Their apologists point out that the executive orders call for only a  temporary ban at best, though a full ban on people fleeing Syria.  The masses that gathered at LA and airports around the country know better.  They get that the Syrian refugees are the German Jews of 1930, or the Persian Jews of 1979, or the Eastern European Jews fleeing the Czar or the USSR.  The hijab is the streimmel. The beard is the payes. What was foreign and threatening to Americans then is just as scary to them now.

That’s why, in frightening times, our safest bet is to rely on our deepest values.  The crowd at LAX understood that, even if their president does not.

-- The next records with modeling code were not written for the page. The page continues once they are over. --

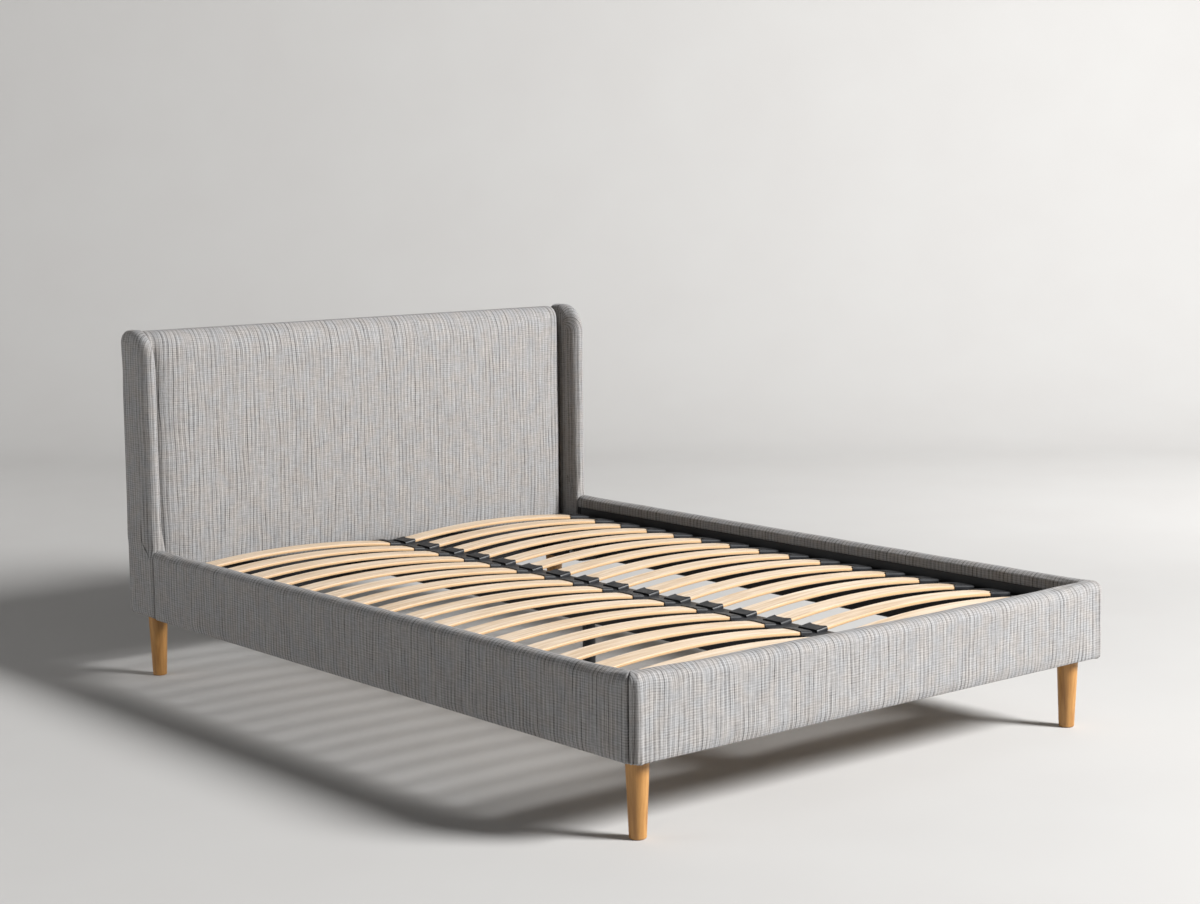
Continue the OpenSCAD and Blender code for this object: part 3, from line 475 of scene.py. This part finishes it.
fine = np.array([0.0, 1.2, 2.6, 4.2, 6.0, 8.0, 10.5, 13.5, 17.0, 21.0, 26.0, 32.0, 38.0]) * MM
middle = np.linspace(-(straight - 44 * MM), straight - 44 * MM, 116)


def foot_rail():
    """P goes from the left seam over the pleat, along the front and to the right seam: a straight slanting facet,
    a small arc and the straight front. Q goes along the inner face in the same share of its length."""
    whole = straight + beyond_run
    lead = np.concatenate([-whole + to_seam, -straight + fine])
    s = np.concatenate([lead, middle, -lead[::-1]])
    beyond = np.clip(np.abs(s) - straight, 0, None)     # cloth used beyond the straight front
    turn = np.clip(beyond / CORNER_R, 0, slant)
    slide = np.clip(beyond - CORNER_R * slant, 0, None)
    side = np.sign(s)
    x = np.minimum(np.abs(s), straight) + CORNER_R * np.sin(turn) + slide * math.cos(slant)
    p = np.stack([side * x, Y_FOOT + CORNER_R * (1 - np.cos(turn)) + slide * math.sin(slant)], axis=1)
    q = np.stack([s / whole * X_IN, np.full_like(s, Y_FOOT_IN)], axis=1)
    outward = np.stack([side * np.sin(turn), -np.cos(turn)], axis=1)
    from_seam = whole - np.abs(s)
    p = drawn_in(p, q, GROOVE * np.exp(-from_seam / GROOVE_W))

    def push(v):
        top = 2 * INNER_DROP + FOOT_T - 2 * EDGE_R
        face = np.clip((v - top) / (30 * MM), 0, 1)     # the pleat fades out over the top edge
        creases = sum(-depth * np.exp(-((from_seam - at) / CREASE_W) ** 2) for at, depth in CREASES)
        lap = LAP * np.exp(-((from_seam - beyond_run - LAP_IN) / LAP_W) ** 2)
        return (creases + lap)[:, None] * face

    extra = side * (np.abs(s) - x)
    return rail_pad("foot_rail_pad", q, p, outward, extra, push, cloth_axis=0, seed=23)


foot_pad = foot_rail()

# %% [markdown]
# ## Wings
# A wing is a short board with foam on both faces and a rolled edge. Its outline is four arcs joined by straight
# lines. The two faces are Coons patches, which fill four border curves evenly: the sum of the two blends of
# opposite borders less the blend of the corners. A band between them rolls over the edge.

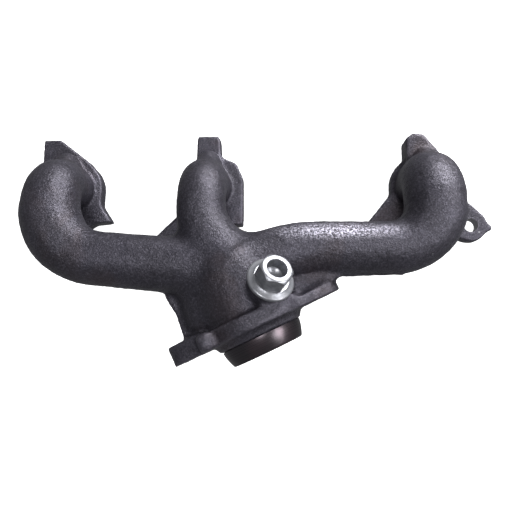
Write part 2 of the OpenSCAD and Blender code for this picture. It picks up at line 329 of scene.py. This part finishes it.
def in_line(mount):
    at = Vector(mounts[mount]["pos_m"]) / MM
    half = mounts[mount]["dims"]["spacing_x_mm"] / 2
    return [at + Vector((side * half, 0, 0)) for side in (-1, 1)]


bolt_holes = in_line("head_bolts_outer") + in_line("head_bolts_inner")
HOLE_R = mounts["head_bolts_outer"]["dims"]["hole_r_mm"]
LUG_T = (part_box("rear_lug")[1].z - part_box("rear_lug")[0].z) / MM
fill = [pin("bolt_fill", at + Vector((0, 0, (LUG_T - STOCK) / 2)), (0, 0, 1), HOLE_R + 2, LUG_T + STOCK)
        for at in bolt_holes]
STUD_R = mounts["outlet_studs"]["dims"]["hole_r_mm"]
stud_line = Vector(mounts["outlet_studs"]["pos_m"]) / MM
stud_out = mounts["outlet_studs"]["dims"]["pcd_mm"] / 2
stud_holes = [stud_line + ALONG * side * stud_out for side in (-1, 1)]
ear_thickness = (15.0, 8.5)
for at, thick in zip(stud_holes, ear_thickness):
    fill.append(pin("stud_fill", at - OUT * thick / 2, OUT, STUD_R + 2, thick))
FLANGE_DOWN = (stud_line - COLLECTOR).dot(OUT)
LAND = 5.0
fill.append(pin("outlet_fill", COLLECTOR + OUT * (FLANGE_DOWN - 4), OUT, 27, 2 * LAND + 12))
print("filled", len(fill), "outlet flange face at", round(FLANGE_DOWN, 2), "lug", round(LUG_T, 2))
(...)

That’s why the most common message people held up on their protest protest posters were the words written in 1883 by a 34 year-old Jewish woman in New York, Emma Lazarus:

“Give me your tired, your poor,
Your huddled masses yearning to breathe free,
The wretched refuse of your teeming shore.
Send these, the homeless, tempest-tost to me,
I lift my lamp beside the golden door!”

Those posters were heartwarming, but they were my second- favorite posters I saw at the rally.

My favorite?   It was held up by a quiet young woman inside the terminal.  It read: “INVEST IN SHARPIE STOCK BECAUSE WE’RE NOT STOPPING.”